Diyanet İşleri Başkanı Ali Erbaş, Ordu'da Altınordu Akyazı Uhud Camisi'nde irat ettiği hutbede, İslamiyet'in Medine'de güçlenerek yayılmasından münafıkların rahatsız olduğunu ve bu gelişmeyi önleyemedikleri için hayıflandıklarını söyledi. Her geçen gün güçlerini kaybeden münafıkların, Müslümanların birliğine kasteden bozgunculuk faaliyetlerinden de geri durmadığını belirten Erbaş, şöyle devam etti:
- "Müslümanlar aleyhine gizlice ve rahatça görüşebilmek amacıyla bir mescit inşa ettiler. Kur'an-ı Kerim'de Mescid-i Dırar olarak isimlendirilen bu mescitte Peygamber Efendimizin Namaz kılmasını istediler. Böylece meşruiyet kazanacak olan bu mekan, şehirde sürdürdükleri nifak hareketlerinin de merkezi olacaktı. Allah Resulü bu mescitte namaz kılmaya hazırlanırken meselenin iç yüzünü haber veren şu ayeti kerimeler nazil oldu; 'Bir de zararlı faaliyetlerde bulunmak, küfre yardım etmek, müminler arasına ayrılık sokmak için ve öteden beri Allah ve Resulüne karşı savaşanlara üs olsun diye bir mescit yapanlar vardır. Bunlar, bizim iyilikten başka hiçbir kastımız yok diye de mutlaka yemin ederler. Ama Allah şahitlik eder ki bunlar mutlaka yalancıdırlar. Onun içinde asla namaz kılma. İlk günden temeli takva üzerine kurulan mescit, içinde namaz kılmana elbette daha layıktır'."
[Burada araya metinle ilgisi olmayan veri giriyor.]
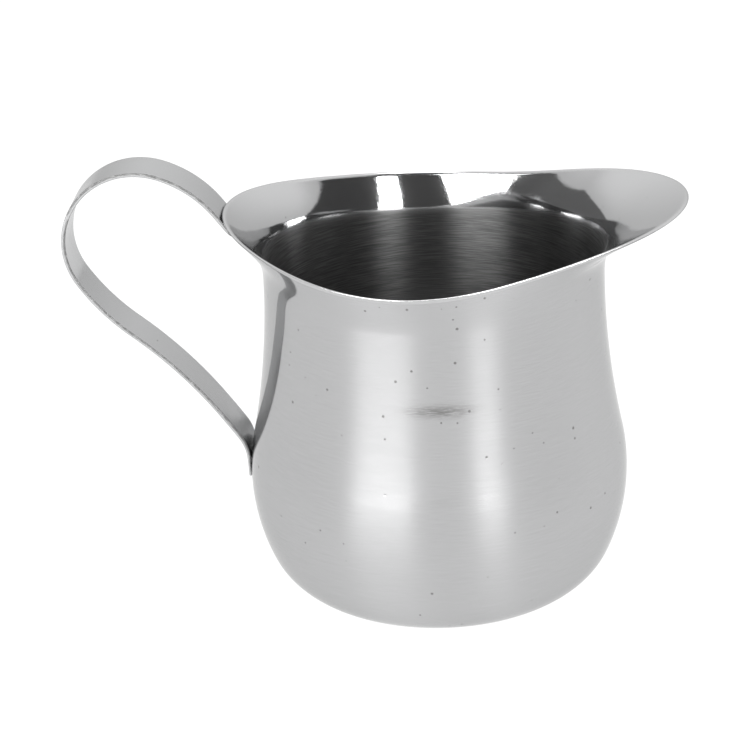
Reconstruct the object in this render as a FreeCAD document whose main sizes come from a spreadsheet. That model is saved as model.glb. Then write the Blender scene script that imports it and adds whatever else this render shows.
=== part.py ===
import FreeCAD, Part
import math
import os

import Sketcher
from FreeCAD import Vector, Rotation, Placement

# Steel cream jug: a deep-drawn single-wall shell with a flared, saddle-shaped lip, and a flat
# strap handle spot-welded under the lip and on the belly. Units are millimetres.
# Z points up, the jug stands on Z = 0, its axis is the Z axis, the spout points to +X and the
# handle is on the -X side.

DIMENSIONS = {
    # the drawn shell
    "wall": 0.6,
    "neck_radius": 32.4,
    "neck_height": 63.3,
    "belly_radius": 36.5,
    "belly_curve": 38.4,
    "corner_curve": 13.45,
    "standing_radius": 21.0,
    "recess_radius": 16.5,
    "recess_slope": 1.5,
    "recess_depth": 0.8,
    # the flared lip: plan radius and height of its edge every 45 degrees, from the spout round
    "lip_radius_spout": 48.1,
    "lip_radius_front": 37.3,
    "lip_radius_side": 34.7,
    "lip_radius_rear": 36.2,
    "lip_radius_back": 39.7,
    "lip_height_spout": 78.2,
    "lip_height_front": 74.5,
    "lip_height_side": 71.3,
    "lip_height_rear": 73.2,
    "lip_height_back": 76.0,
    # where the neck turns out into the lip, and how sharply
    "crease_height": 64.8,
    "crease_follow": 1.15,
    "crease_tightness": 0.8,
    # the handle strap
    "strap_width": 9.5,
    "strap_thickness": 0.8,
    "strap_corner": 2.5,
    "strap_edge": 0.2,
    "weld_gap": 0.1,
    "tab_bottom": 21.8,
    "tab_top": 26.6,
    "bend_curve": 7.8,
    "leg_lower_curve": 84.8,
    "leg_upper_curve": 43.4,
    "leg_turn_height": 52.3,
    "loop_curve": 14.2,
    "loop_height": 70.5,
    "loop_reach": 55.7,
    "crown_curve": 21.9,
    "weld_slope": 52.4,
    "weld_end_height": 71.8,
    # the spot welds
    "nugget_radius": 1.3,
    "nugget_reach": 0.3,
    "nugget_spacing": 4.4,
    "tab_nugget_height": 24.2,
    "lip_nugget_rise": 2.6,
}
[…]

- "Unutmayalım ki FETÖ, İslam'ın yüce hakikatlerini kendi menfaati için kullanmıştır. Dinimizin temel değerlerini ve kavramlarını tahrif etmiştir. İnsanımızın dini duygularını istismar etmiştir. Sureti haktan görünerek aramıza fitne ve fesat tohumları ekmekten, bozgunculuk yapmaktan asla çekinmemiştir. Kur'an-ı Kerim'de fesatçılar hakkında şöyle buyrulmaktadır; 'Onlara yeryüzünde fesat çıkarmayın denildiğinde, biz ancak ıslah edicileriz derler. Şunu bilin ki onlar bozguncuların ta kendileridir, lakin anlamak istemezler'. Rabbimize sonsuz hamdüsena olsun ki 15 Temmuz'da, Rabbimizin yardımına, hakkın batıl karşısında zaferine şahit olduk. Bizler o gece, hainlerin emellerini kursaklarında bırakan milletimizin destansı direnişine ve cesaretine şahit olduk. Bedenlerini bu vatan için siper eden şehitlerimizin şehadetine, gazilerimizin kahramanlıklarına şahit olduk."
- "Bize düşen, Kur’an-ı Kerim’in rehberliği ve Peygamberimizin örnekliğiyle hayatımıza istikamet vermektir. Milli ve manevi değerlerimizi istismar etmek isteyenlere asla fırsat vermemektir. Ülkemizi ve milletimizi fitneye sürüklemek isteyen istismarcılara karşı yekvücut, tek yürek olmaktır. Tıpkı İstiklal Marşı şairi Mehmet Akif Ersoy'un dediği gibi, 'Girmeden tefrika bir millete düşman giremez. Toplu vurdukça yürekler onu top sindiremez."